7. Public API / Interfaces

Paper

Attribute	Type	Description
title, authors, abstract, year, venue, doi, arxiv_id, url	str / list / int	Core metadata.
citations, keywords, database_source, pdf_url	int / list / str	Optional.
publication_type, issue, volume, pages, publisher	str	Publication details.

DatabaseConfig

Member	Description
`config_dir`, `app_name`, `config`	Config path and loaded dict.
`config_path`	Path to lit_search_config.json.
`_load_config()`	Load/merge with defaults; init key slots.

QueryParser

Method	Description
`parse_boolean_query(query)`	Returns dict: quoted_phrases, groups (type + terms), original_query.

Adapters

Symbol	Description
`DatabaseAdapter`	Abstract base; search returns list of Paper.
`AdapterFactory.create(name, config)`	Return adapter for name.

CacheManager

Method	Description
`get(key)`	Cached value or None.
`set(key, value)`	Store with expiry.

8. Maintenance & Troubleshooting

API keys: Stored via SecureKeyManager; ensure keys are set for enabled DBs that require them (e.g. IEEE, Elsevier).
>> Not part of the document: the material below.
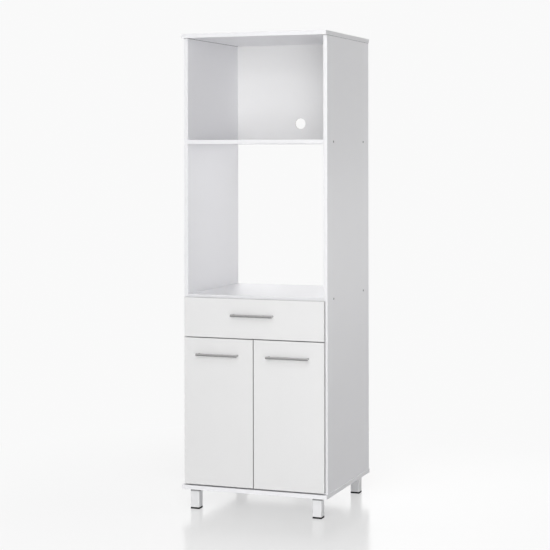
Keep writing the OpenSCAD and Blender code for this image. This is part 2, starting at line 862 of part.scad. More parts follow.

Dummy placeholder only reserves the slot.
Rate limits: Config rate_limit per database; adapters should throttle requests.
Deduplication: Search config has similarity_threshold; dedupe logic may use title/abstract similarity or DOI/arxiv_id.
QueryParser: Complex nested Boolean may need testing; quoted phrases and parentheses must balance.

9. Execution Protocol

Map logic: ures/literature/search/search.py (DatabaseConfig, search orchestration), ures/literature/search/paper.py (Paper, CacheManager), ures/literature/search/adapters.py (DatabaseAdapter, adapters, AdapterFactory, QueryParser); ures/literature/search_cli.py for CLI.
Abstract: Document purpose and flow; do not duplicate line-by-line code.
Draft: Follow this template.
Review: No API keys or sensitive paths in docs.